Embrace Long-Term Thinking Over Quick Wins
“Long-term thinking levers our existing abilities and lets us do new things we couldn’t otherwise contemplate,” Bezos wrote in “Invent and Wander.” While this sounds like entrepreneurial advice, it’s universal. The middle class often chases short-term gains—trending stocks, get-rich-quick schemes, or the latest investment fad. Bezos’ approach demands the opposite. Consider investments and financial decisions through a 10, 20, or even 30-year lens. This perspective shields you from emotional decisions and positions you to capture compound growth that quick traders miss entirely.
Reframe Failure as Your Greatest Teacher
Amazon’s ventures haven’t all succeeded. The Fire Phone flopped spectacularly. Yet Bezos views failure and invention as “inseparable twins.” For investors, this means not fearing mistakes but learning from them. A poorly timed investment or failed business attempt shouldn’t paralyze you emotionally. Instead, extract the lesson and adjust your strategy. The emotional resilience to bounce back from financial setbacks separates wealth builders from those stuck in mediocrity. Bezos’ willingness to fail repeatedly created the conditions for Amazon’s eventual dominance.
Think Bigger Than Your Current Circumstances
When Bezos started Amazon as “Earth’s biggest bookstore,” he wasn’t building for that moment—he was building for possibilities. Middle-class individuals often cap their ambitions based on current income or circumstances. Bezos counters this: “I think it’s generally human nature to overestimate risk and underestimate opportunity.” You likely underestimate what your financial situation could become. Could your side hustle become a business? Could your investment portfolio compound into significant wealth? Could your skills unlock higher-paying opportunities? Thinking small becomes self-fulfilling; thinking expansively opens doors.

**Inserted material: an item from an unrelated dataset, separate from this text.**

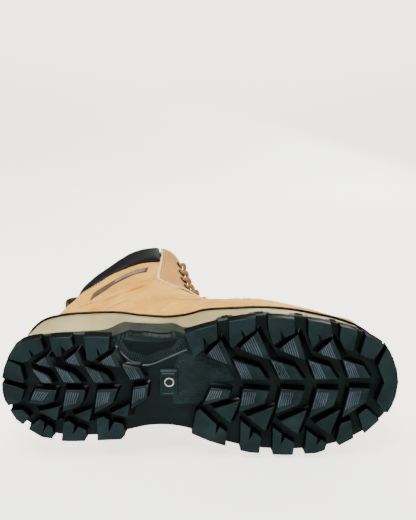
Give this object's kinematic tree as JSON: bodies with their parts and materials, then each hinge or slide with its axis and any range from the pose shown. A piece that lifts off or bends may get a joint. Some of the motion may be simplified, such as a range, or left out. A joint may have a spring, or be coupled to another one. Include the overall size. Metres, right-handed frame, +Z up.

Build Value to Create Generational Wealth
Bezos operates on a principle: businesses should create more value than they consume. For middle-class wealth builders, this translates to living below your means. Consuming less than you earn isn’t deprivation—it’s the deliberate choice to invest surplus capital. This discipline compounds across decades. The person who saves 20% of their income for 30 years builds fundamentally different wealth than someone spending everything they earn. Bezos understood that real wealth emerges when you consistently extract more value from your efforts than you expend, then redirect that surplus toward future growth.
The Bezos Effect on Your Financial Future
Most people will never reach Bezos’ level of success, nor do they need to. The wealth-building principles he’s demonstrated—managing cash flow intelligently, thinking in decades rather than quarters, learning from failures, dreaming bigger, and consuming less than you produce—remain accessible to everyone. The middle class has a distinct advantage: these strategies work best with consistency and patience, not massive capital. Apply Bezos’ framework to your financial life, and your wealth trajectory will shift measurably.